Proof. By Lemma 3.5, we obtain \(x_n=a^{h_{n-1}}b^{g_n}c^{S_n}\). Suppose that \(hQ(H_{(u,l,m)},X)=i\). Since \(x_i=a\), \(x_{i+1}=b\) and \(x_{i+2}=c\), by Lemma 1.2, we have \[\left \{ \begin{array}{ll} h_{i-1}\equiv 1& (mod~ u),\\ h_{i}\equiv 0& (mod~ u),\\ h_{i+1}\equiv 0& (mod~u),\\ g_{i}\equiv 0& (mod~l),\\ g_{i+1}\equiv 1& (mod~l),\\ g_{i+2}\equiv 0& (mod~l),\\ S_{i}\equiv 0& (mod~m),\\ S_{i+1}\equiv 0& (mod~m),\\ S_{i+2}\equiv 1& (mod~m).\\ \end{array}\right.\]
So, Lemma 2.5 proved that \(Kh_u(1)\mid hQ(H_{(u,l,m)},X)\). ◻
Considering the importance of sequences in all sciences, here we have presented a new method for constructing sequences and these sequences can be used in group theory, coding theory, cryptography, and other sciences. In this paper, we used the Fibonacci sequence and Pell sequence and defined the \(k-\)division Fibonacci-Pell sequence got its properties, and proved that this sequence is periodic. Then, as an application of the sequence, we defined \(k-\)division Fibonacci-Pell sequence in finite groups and studied it in \(G_m\) and \(H_{(u,l,m)}\) groups.

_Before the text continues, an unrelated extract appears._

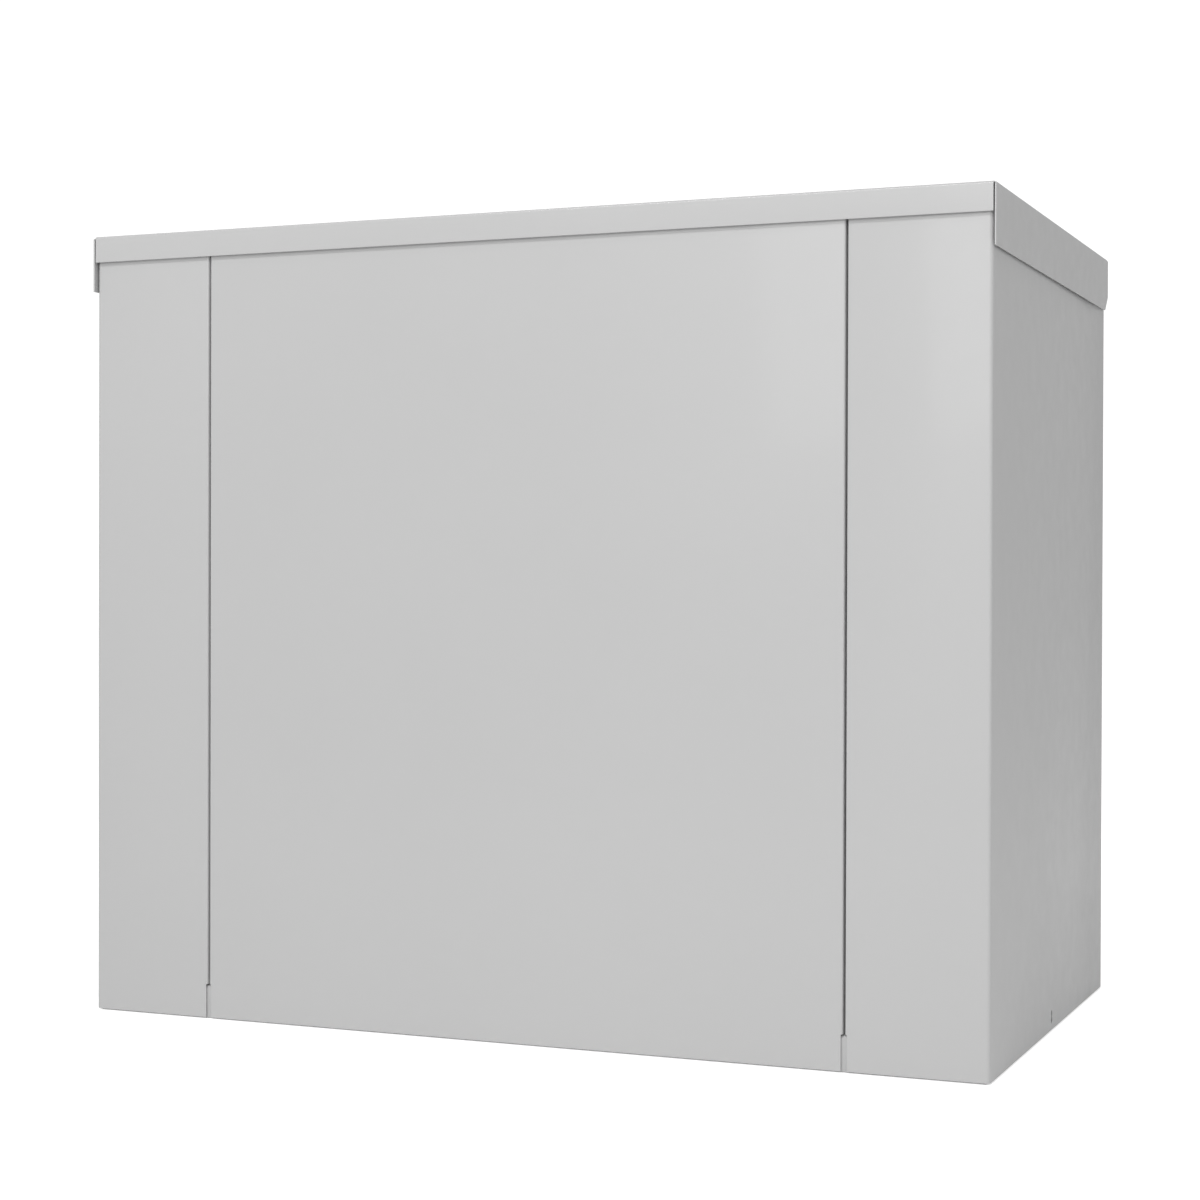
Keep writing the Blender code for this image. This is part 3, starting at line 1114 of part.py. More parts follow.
# --- Assembly -----------------------------------------------------------------------
def cabinet():
    """Sheet-metal case, the lid and everything on it."""
    base_pan()
    cut(end_wall("right_end_wall", 1), slot_cutter("wall_slot"))
    left = end_wall("left_end_wall", -1)
    louvres(left, "left_end", (-HALF_X, 0.0), (1, 0, 0), INLET_WIDTH, INLET_BOTTOM, INLET_ROWS)
    cut(left, rods("tail_hole", None, (
        (-HALF_X - 0.01, TAIL_Y, MUFFLER_AT[1]), (-HALF_X + 0.01, TAIL_Y, MUFFLER_AT[1]),
        TAIL_R + TAIL_ROOM), sides=24))
    cut(left, rods("lock_hole", None, ((-HALF_X - 0.01, 0.0, LOCK_Z),
                                       (-HALF_X + 0.01, 0.0, LOCK_Z), LOCK_R - 0.0015), sides=24))
    centre_panel("front_panel", -1)
    back = centre_panel("back_panel", 1)
    for label, side in (("engine", -1), ("alternator", 1)):
        louvres(back, "back_" + label, (side * OUTLET_X, HALF_Y), (0, -1, 0),
                OUTLET_WIDTH, HEIGHT - OUTLET_DROP, OUTLET_ROWS)
    cut(back, rods("inlet_hole", None, ((FUEL_X, HALF_Y - 0.01, FUEL_Z),
                                        (FUEL_X, HALF_Y + 0.01, FUEL_Z), FUEL_R + 0.001)))
    lid()
    rim_seal()
    lid_liner()
    for label, side in (("left", -1), ("right", 1)):
        hinge(label, side * HINGE_X)
    lid_lock()
    prop()
    bulkhead()


def machinery():
    """Engine and alternator on their cradle."""
    cradle()
    crankcase()
    cylinder()
    cylinder_head()
    turning_group()
    housings()
    intake()
    exhaust()
    accessories()


cabinet()
machinery()
battery()
controls()
fuel()
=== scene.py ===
"""Looks of the home standby generator: materials, fasteners, wiring, light and camera."""

import json
import math

import bmesh
import bpy
from mathutils import Matrix, Vector


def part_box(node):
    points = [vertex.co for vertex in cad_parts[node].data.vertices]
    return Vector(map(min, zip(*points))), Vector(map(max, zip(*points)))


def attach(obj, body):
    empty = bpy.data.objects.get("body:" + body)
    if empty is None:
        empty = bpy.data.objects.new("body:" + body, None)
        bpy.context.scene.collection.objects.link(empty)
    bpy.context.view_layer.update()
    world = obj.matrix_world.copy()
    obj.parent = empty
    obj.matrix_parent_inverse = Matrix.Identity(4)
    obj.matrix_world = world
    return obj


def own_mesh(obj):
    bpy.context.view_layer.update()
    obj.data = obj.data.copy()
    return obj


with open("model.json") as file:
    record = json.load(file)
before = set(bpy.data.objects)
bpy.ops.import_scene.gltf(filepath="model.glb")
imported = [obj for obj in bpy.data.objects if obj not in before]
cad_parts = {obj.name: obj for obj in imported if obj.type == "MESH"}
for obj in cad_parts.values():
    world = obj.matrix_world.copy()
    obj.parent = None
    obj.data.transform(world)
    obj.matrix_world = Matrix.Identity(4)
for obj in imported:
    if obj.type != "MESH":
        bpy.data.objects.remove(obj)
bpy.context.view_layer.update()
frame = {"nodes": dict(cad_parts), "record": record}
NODES = frame["nodes"]

# --- Camera and light ---------------------------------------------------------------
CAMERA_AT = (0.8496, -2.1076, 0.4073)
CAMERA_YAW = 0.38964          # to the right of the long wall's normal
CAMERA_PITCH = 0.00837        # downwards
CAMERA_ROLL = 0.00288
CAMERA_LENS = 70.0
CAMERA_SENSOR = 36.0
WORLD_LIGHT = 0.58            # light that the white surroundings give the object
WORLD_SEEN = 1.10             # how bright they look
LIGHTS_AIM = (0.0, 0.0, 0.4)
LIGHTS = (                    # name, place, width and height, power
    ("key", (0.5, -3.9, 2.2), (2.2, 2.0), 42.0),
    ("top", (-0.2, -2.3, 3.3), (2.6, 0.40), 52.0),
    ("edge", (2.4, -3.0, 0.6), (0.20, 1.8), 7.0),
)
FLOOR_SIZE = 60.0
FLOOR_LIGHT = 0.10            # the same two for the floor's own glow
FLOOR_SEEN = 0.55

# --- Colours, linear ----------------------------------------------------------------
POWDER = (0.452, 0.452, 0.452)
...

As future work, the new sequences presented in Definition 2.1 can be use use any sequence to obtain a \(k-\)division [1, 3, 9].
In conclusion, we have two open questions.
1. Prove or disprove
i. \(hQ(G_m,X)=Kh_m(1)\).
ii. \(hQ(H_{(u,l,m)},X)=Kh_u(1)\).
2. Is it possible to prove that each finite group \(G\) divides the minimal period of \(1-\)division Fibonacci-Pell sequence?
The authors declare that there are no conflicts of interest regarding the publication of this paper.